The Secret History of the Roseway Theater

The fire that devastated the beloved neighborhood establishment started another chapter in its long, strange history.

Roseway Theater (Brian Brose)

From the moment word spread of the three-alarm fire that devastated Northeast Sandy Boulevard’s Roseway Theater on Aug. 6, grief swept through Portland. Regular patrons and long-lost émigrés shared vague remembrances, but genuine sorrow lay beneath the performative trauma.

Flames engulfing a neighborhood landmark beloved by generations should tug the heartstrings, of course, but this wasn’t quite a tragedy. Nobody was injured and 80 firefighters made sure the blaze never threatened additional buildings. Nevertheless, as details emerged about the totality of the structural damage, public mourning for the Roseway felt intensely personal.

“Coming home from my morning jog and seeing a dozen fire trucks and huge smoke billowing from the direction of my house was pretty terrifying,” says Alex Kennedy, host of The Devil Made Me Do It podcast. “The theater was always a great place to go with my daughter. She’s a teenager now, so it’s hard to get her to do anything with me, but we’d walk to Roseway in silence, join our neighbors laughing or cheering, and always walk home with smiles on our faces.”

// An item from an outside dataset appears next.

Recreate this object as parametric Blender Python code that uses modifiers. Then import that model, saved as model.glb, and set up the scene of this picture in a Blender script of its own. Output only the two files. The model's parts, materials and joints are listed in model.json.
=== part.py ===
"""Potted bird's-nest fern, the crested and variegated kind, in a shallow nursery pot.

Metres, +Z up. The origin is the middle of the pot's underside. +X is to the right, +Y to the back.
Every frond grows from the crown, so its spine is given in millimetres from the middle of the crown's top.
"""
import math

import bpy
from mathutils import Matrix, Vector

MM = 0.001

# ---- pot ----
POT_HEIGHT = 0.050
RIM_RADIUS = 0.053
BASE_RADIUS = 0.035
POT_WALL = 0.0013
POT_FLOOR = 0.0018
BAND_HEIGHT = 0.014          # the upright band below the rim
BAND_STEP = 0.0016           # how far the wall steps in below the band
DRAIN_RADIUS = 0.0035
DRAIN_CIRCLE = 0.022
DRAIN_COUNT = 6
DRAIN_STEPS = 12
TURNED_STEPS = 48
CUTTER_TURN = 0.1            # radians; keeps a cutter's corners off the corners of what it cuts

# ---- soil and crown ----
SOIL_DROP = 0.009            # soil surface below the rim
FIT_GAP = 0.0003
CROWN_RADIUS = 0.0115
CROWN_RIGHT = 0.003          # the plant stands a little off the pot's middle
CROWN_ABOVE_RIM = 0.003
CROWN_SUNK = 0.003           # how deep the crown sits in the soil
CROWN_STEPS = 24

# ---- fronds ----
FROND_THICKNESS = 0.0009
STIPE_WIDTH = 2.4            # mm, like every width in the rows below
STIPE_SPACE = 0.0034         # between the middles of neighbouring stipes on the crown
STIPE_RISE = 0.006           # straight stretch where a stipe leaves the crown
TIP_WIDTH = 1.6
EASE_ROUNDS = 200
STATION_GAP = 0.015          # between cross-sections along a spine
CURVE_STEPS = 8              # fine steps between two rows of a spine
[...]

The Roseway has stayed a neighborhood movie theater until damn near spitting distance from its centenary, despite barely any neighborhood to draw from. That’s extremely rare in itself—doubly so for a business stranded amid a perennially parking-starved wisp of a commercial hub.

Given the theater’s awkward location and relatively anonymous charms, its stubborn endurance over the past few decades seems nothing short of miraculous. (In the 1950s, just about every silent-era cinema gave away its theater organ. In the ‘70s, the Roseway brought its back.)

The Roseway’s launch (a soft opening Oct. 15, 1924, with The Fast Worker, followed by an official debut Friday, Oct. 16, with The Signal Tower) wasn’t especially newsworthy, but trade publications spoke well of the 589-seat theater’s “artistic design.”

Although the first few years were marked by a smattering of wildly eclectic attractions (including a runway show of the latest cotton and silk styles from Milady’s Toggery), the live acts soon dwindled as the theater kept pace with innovations.

Early 1941 brought the first significant renovations (to the foyer, stairway and general lounge). By the following spring, the theater had joined the war effort, adding a female manager and a “candy bar matinee” for servicemen.

A dozen years later, the Roseway bid farewell to its balcony and organ to become the fifth Portland theater boasting a Cinemascope screen and stereoscopic sound. After flames sparked by a defective popcorn machine gutted the foyer and damaged the interior in 1957, colorful local drive-in impresario Jesse Jones oversaw a complete rebuild at costs equivalent to the low six figures.

Signs of wear began to show following Jones’ 1968 death. Vandals hurled an object through the screen, which turned out to be uninsured. A screening of American Hot Wax showed the reels out of order, though attendance was so sparse no one noticed during consecutive screenings.

“The Roseway was not doing well,” recalls longtime resident Marty McCray. “My cousin was just down the block here, and I remember seeing Lawrence of Arabia, A Hard Day’s Night, all that kind of stuff. It was always a nice neighborhood theater up until the ‘70s, but, in terms of showing movies, the business went into disarray.”

McCray’s father ran a neighboring electronics store where the young guitarist would host rehearsals after hours for his band The Offering—and the Roseway’s ongoing troubles inspired a potential opportunity.

“The owner of this arcade next door…keeps listening to us and comes up with this idea: ‘Hey, we got this great band next door to a [struggling] theater. Let’s start putting on concerts—like a mini-Fillmore or something, you know?’” McCray says. “So, 1977, we did two concerts there onstage—light show, all that kind of stuff.”

Although The Offering would soon splinter, McCray spent the next 50 years as a musician performing at Portland-area clubs. Pete Holmes, their drummer during the Roseway shows, co-founded Beaverton-to-Sunset Strip glam-rock group Black ‘n Blue alongside longtime Kiss lead guitarist Tommy Thayer.

Following stints with Peter Gabriel and Ted Nugent, Holmes now drums for the latest incarnation of Ratt. As for the Roseway, McCray recalls that “they revamped the theater in the 1980s. It didn’t really catch on.”

What about now? “My first inkling is, yes, hopefully we can rebuild it,’” Roseway owner Greg Wood told WW in August. “But to be honest, it’s also overwhelming.” After surviving a near-century, it remains to be seen if the Roseway will bloom again.